There is nothing wrong with mixing. A product team can run JetStream for internal flows and publish a curated subset to a platform Kafka for the data teams downstream. The two systems handle different failure modes on purpose.

13. The anti-patterns worth naming

Anti-pattern 1: picking the broker by throughput

The team benchmarks three brokers on a clean cluster, picks the fastest, and inherits the worst operational model for their skill set. Six months later they are rewriting it.

Anti-pattern 2: self-hosting because it felt cheap

Self-hosting any of these is a platform commitment. If there is no platform team, the licensing savings evaporate in incident time within the first year.

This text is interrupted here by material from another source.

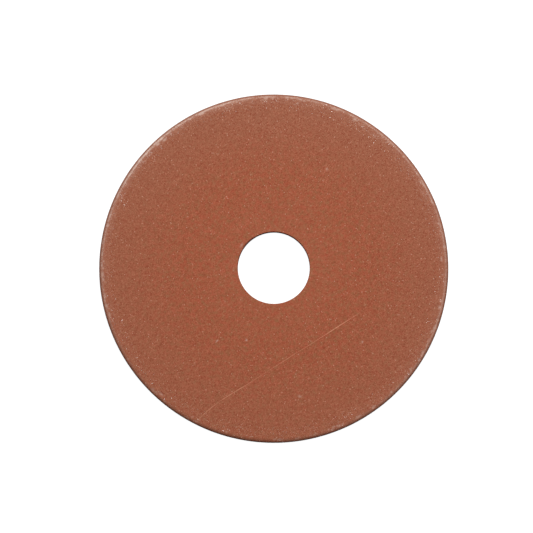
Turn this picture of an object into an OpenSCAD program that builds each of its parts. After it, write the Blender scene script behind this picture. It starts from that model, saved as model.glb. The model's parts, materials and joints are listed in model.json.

Anti-pattern 3: using a broker as a database

Storing the truth in the broker and deriving state only from consumers. Works until you need a new consumer, a schema change, or a correctness audit. The broker is a transport, not a source of truth, unless you are explicitly designing an event-sourced system with the discipline to match.

Anti-pattern 4: one broker to rule them all

Forcing request/reply, durable streaming, low-latency pub/sub, and long retention through one system because "we already have it." Sometimes the right answer is two brokers with two roles.

14. The pragmatic takeaway

Throughput benchmarks are the least interesting thing about a message broker.

Pick the broker whose failure mode you can operate. Pick the one whose recovery story you can explain to a new engineer in an afternoon. Pick the one whose ecosystem matches the integrations you will actually build, not the ones on the brochure.

Kafka rewards teams with platform maturity and a love of the log model. Pulsar rewards teams that need true multi-tenancy and geo-replication and are willing to operate two systems to get them. JetStream rewards teams that want strong guarantees with minimum ceremony.

And sometimes the honest answer is that a well-designed outbox in your primary database would have been enough for another two years, and the broker discussion was premature.

The best broker is the one that makes your worst day shorter. That is the number worth optimizing for.